In an offense full of firepower, Nettleton’s Roderick Patterson might just be the unsung hero.

Averaging 8.1 yards per carry, the senior running back has torched opposing defenses on the ground with 566 yards and six touchdowns through five games of action this season.

“It starts with him,” second-year Nettleton head coach John Keith said. “Everything we try to do on the perimeter starts with us being able to run the football.”

The Tigers’ offense features talented transfer quarterback Ty Walton, who has plenty of weapons at his disposal with wide receivers like sophomore Anterion Venson and junior Zavian Dilworth.

Walton’s 879 passing yards and eight touchdowns are heavily portioned to the duo out wide. Venson has 326 yards and three touchdowns on 16 catches, while Dilworth leads the team with 19 receptions for 252 yards and two scores.

Despite the explosiveness on offense, the Tigers (2-4) have hit hard times on a current three-game losing streak. Keith’s offense has put up a few points, but his defense has struggled, giving up 38.4 points per game this season.

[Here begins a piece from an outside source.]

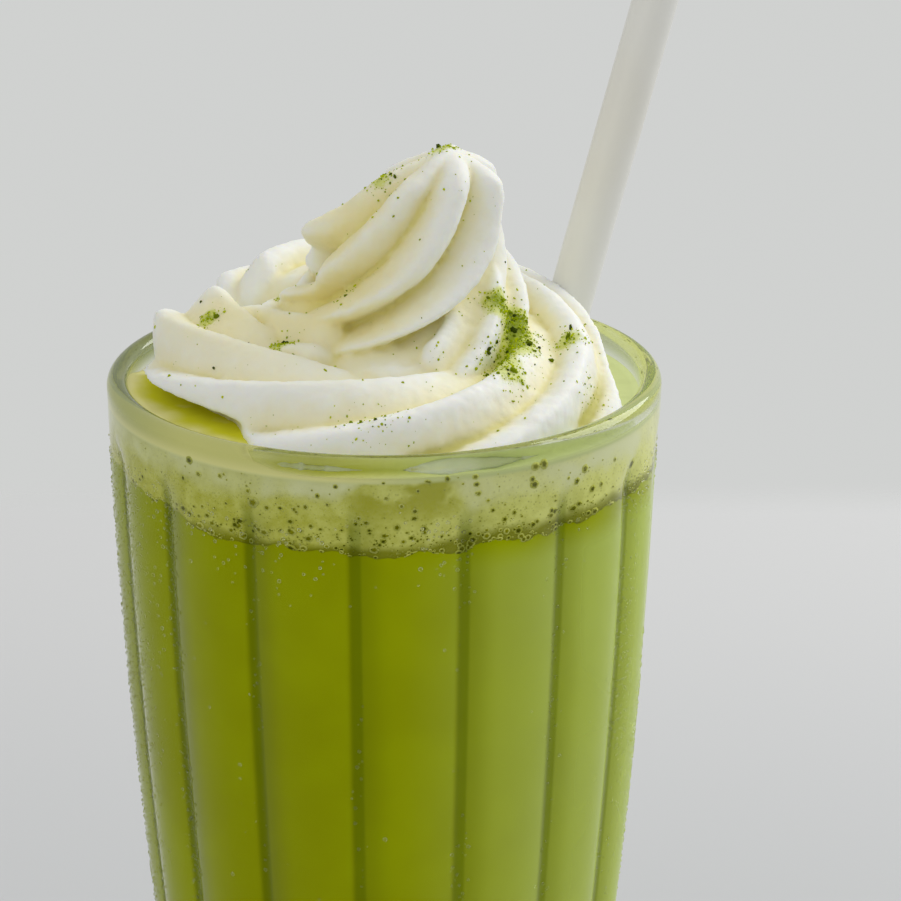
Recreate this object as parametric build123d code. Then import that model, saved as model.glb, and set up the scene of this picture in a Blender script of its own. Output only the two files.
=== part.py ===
from build123d import *
import math
import os

# A matcha latte in a ribbed soda glass, with a straw and a piped swirl of whipped cream.
# Origin: centre of the glass's flat base. +Z is up and -Y is the front.

# ---- Glass ----
glass_height = 160.0
rim_radius = 41.5
base_radius = 26.5
straight_taper = 0.22
lip_thickness = 3.2
wall = 3.2
floor_thickness = 12.0
heel_round = 3.0
floor_round = 8.0

# ---- Ribs pressed into the outside of the glass ----
rib_count = 16
rib_depth = 1.3
first_groove = 264.9
plain_band = 6.0
plain_heel = 5.0
rib_fade = 6.0

# ---- Levels of the drink, measured down from the top of the lip ----
latte_below_lip = 14.6
foam_below_lip = 3.6

# ---- Straw ----
straw_radius = 3.5
straw_wall = 0.35
straw_length = 240.0
straw_direction = 38.0
straw_clearance = 0.15

# ---- Whipped cream: a coil of ribbed rope, a smaller coil inside it, and a pulled-up peak ----
# Directions are in degrees round the glass, and heights are measured from the middle of the lip.
rope_ridges = 8
rope_groove = 0.2
rope_taper = 12.0

coil_start = 160.0
coil_turn = 352.0
coil_rope_radius = 13.6
coil_closing = 2.0
coil_height = -2.0
coil_tilt = 4.0
coil_high_side = 110.0
coil_first_ridge = -23.0
coil_twist = 243.0
coil_twist_swell = 40.0

upper_start = 285.0
upper_turn = 320.0
upper_rope_radius = 10.0
upper_radius = 12.2
upper_height = 0.0
upper_rise = 12.0
upper_fall = 9.0
upper_first_ridge = 10.0
upper_twist = 240.0

peak_ridges = 7
peak_groove = 0.35
peak_foot = -3.0
peak_top = 35.6
peak_foot_radius = 18.5
peak_top_radius = 6.2
peak_shoulder = 0.88
peak_foot_offset = -1.0
peak_top_offset = 10.4
peak_foot_back = 5.0
peak_top_back = -2.2
peak_first_ridge = 238.0
peak_twist = 260.0

core_radius = 17.0
core_height = 10.0

mouth_radius = rim_radius - lip_thickness
lip_level = glass_height - lip_thickness / 2
latte_level = glass_height - latte_below_lip
foam_level = glass_height - foam_below_lip
rib_low = heel_round + plain_heel
rib_high = glass_height - plain_band


def smooth_step(t):
    t = min(1.0, max(0.0, t))
    return t * t * (3 - 2 * t)


def outer_radius(z):
    """Radius over the ribs' crests: nearly upright at the lip, drawing in faster towards the base."""
    down = max(0.0, lip_level - z) / lip_level
    return rim_radius - (rim_radius - base_radius) * (
        straight_taper * down + (1 - straight_taper) * down * down
    )


def inner_radius(z):
    """The wall under the ribs' crests runs into the thickness of the lip across the plain band."""
    into_lip = smooth_step((z - rib_high) / (lip_level - rib_high))
    return outer_radius(z) - wall - (lip_thickness - wall) * into_lip


def groove_depth(z):
    """Depth of the grooves between the ribs, dying out below the lip and above the heel."""
    low = smooth_step((z - rib_low) / rib_fade)
    high = smooth_step((rib_high - z) / rib_fade)
    return rib_depth * low * high


def rib_section(z):
    """A closed outline at height z: one outward arc for each rib, meeting in sharp grooves."""
    crest = outer_radius(z)
    groove = crest - groove_depth(z)
    step = 360 / rib_count
    arcs = []
    for rib in range(rib_count):
        start = first_groove + rib * step
        ends = [Vector(groove, 0, z).rotate(Axis.Z, start + turn) for turn in (0, step)]
        top = Vector(crest, 0, z).rotate(Axis.Z, start + step / 2)
        arcs.append(Edge.make_three_point_arc(ends[0], top, ends[1]))
    return Wire(arcs)


def heights(low, high, count):
    return [low + (high - low) * i / count for i in range(count + 1)]


def turned(outline):
    """A solid turned about the upright axis from an outline of edges in the XZ plane."""
    return revolve(Plane.XZ * make_face(outline), Axis.Z)


# The ribbed part of the outside, drawn through evenly spaced sections.
ribbed_body = Solid.make_loft([rib_section(z) for z in heights(rib_low, rib_high, 40)])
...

The losses are a product of a tough schedule, according to Keith – one he purposefully made in hopes to prepare his team for Division 4-3A play, which starts tonight at home against Aberdeen (2-3, 0-1).

“Last year going into division, our schedule didn’t prepare us to play Booneville, Amory and the games we had to play in the playoffs,” said Keith. “So that’s why we scheduled Caledonia and Senatobia, who we knew would be really good. I talked about leading into the year, that we may be a better football team with a worse record, but we were going to be challenged, and we were going to be ready.”

Last week against Senatobia, Patterson was held under 100 yards for the first time all season but still managed to find the end zone.

The plan is to get him back on track, but it’ll be a challenge against a stiff Bulldogs defense.

“We’re going to commit to running the football,” said Keith. “… It’s not going to be easy because Aberdeen is really good in the defensive box.

“It’s one of those things where if you give a good player the ball enough times, they typically find ways to make plays for you. And he’s going to get opportunities to do that.”